In the next cohort of Building a Real-Time ML System. Together we will go through the development to deployment process of an open-source LLM with vLLM.
Otherwise, you move to the next step.
Step 4 → Error analysis
Error analysis is all about understanding why your model (either classic ML or LLM) did not generate the right output.
Can you find the WHY your model did not work well in that particular case?
For example:
-
Does the model lack enough context to generate the correct answer? → A bit of RAG will help
-
Would external tools help the model perform better on those failed examples? → Equip your LLM with the tool.
-
Did the model fail in task that required many intermediate reasoning steps? → A chain of LLMs or a
Here you will need to manually inspect examples when your model generated wrong outputs, and this takes time.

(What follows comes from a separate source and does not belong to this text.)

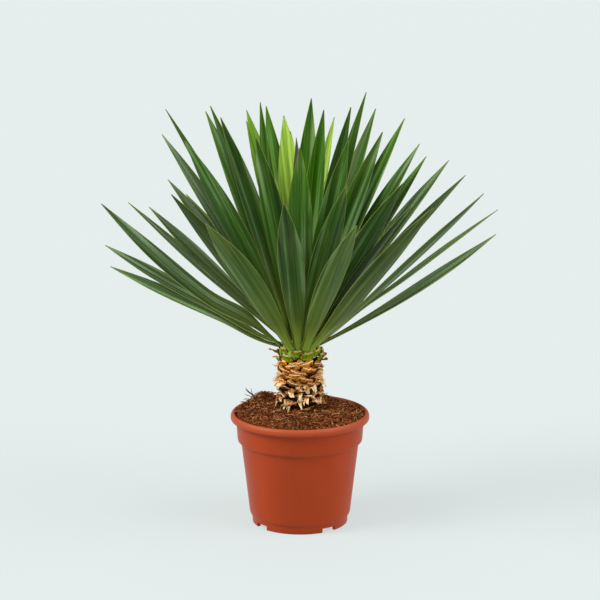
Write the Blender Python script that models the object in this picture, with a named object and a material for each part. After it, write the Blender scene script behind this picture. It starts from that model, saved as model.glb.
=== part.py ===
"""Potted yucca: a rosette of stiff sword leaves on a short scaly trunk, in a plastic nursery pot.

The origin is on the floor under the middle of the pot, +Z is up and the photograph looks along +Y.
A turn of 0 degrees points along +X, 90 along +Y, and 270 to the front, towards the viewer.
"""

import math
import random

import bmesh
import bpy
from mathutils import Matrix, Vector
from mathutils.bvhtree import BVHTree

GAP = 0.0003                 # clearance left between pieces that touch

# Pot, a turned shell with a wide collar under its lip
POT_HEIGHT = 0.171
LIP_RADIUS = 0.105
LIP_WIDTH = 0.0065
LIP_BOTTOM = 0.160
COLLAR_TOP_RADIUS = 0.0967
COLLAR_BOTTOM_RADIUS = 0.0945
COLLAR_BOTTOM = 0.1300
BODY_TOP_RADIUS = 0.0893
BODY_TOP = 0.1262
BODY_BOTTOM_RADIUS = 0.0764
BODY_BOTTOM = 0.0150
POT_WALL = 0.0016
FLOOR_UNDERSIDE = 0.0128
FLOOR_TOP = 0.0148
FOOT_OUTER_RADIUS = 0.0728
FOOT_INNER_RADIUS = 0.0664
NOTCH_TURNS = (-53.0, 37.0)  # each cut runs right across the foot, so it makes two notches
NOTCH_WIDTH = 0.014
NOTCH_HEIGHT = 0.0100
DRAIN_RADIUS = 0.005
DRAIN_CIRCLE = 0.050
DRAIN_COUNT = 8
POT_SIDES = 40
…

Take it easy and don’t stress. This manual work has a value that compounds over time, as your understanding of the data and problem you solve grows and grows and grows… you get my point.
Never done error analysis?
Here is a short lesson by AndrewNg that will help you.
In terms of tools for LLM error analysis, I like open-source Opik.
With the insights you collect at this stage, you can move to the next step.
Step 5 → Model improvement
There are several ways to improve your baseline. Starting with prompt engineering.
Prompt engineering is all about tuning the exact text you send to the LLM, to improve your model evaluation metric (the one you compute in step 3).
And the thing is, LLMs are not humans. Meaning, small changes to the input prompt (that have the exact same meaning for us humans) can produce significantly different results when ask an LLM.
My advice
The best Python library I know to automatically optimize your prompts is AdalFlow. I also think that automatic prompt engineering is a much needed problem with (surprisingly) not enough good open-source tooling. So, if you know something better please share it on the comments below.
Another very popular technique is supervised fine tuning. The idea here is to
-
take a not-so large base LLM (for example up to 7 billion parameters), and
-
use a low-parameter fine-tuning algorithm (like LoRA)
to minimize your evaluation metric.
If none of these help, it probably needs your model lacks enough context in your prompt. And this means you need to move to another more complex LLM app, like a basic RAG system.
But this is something we will cover another day.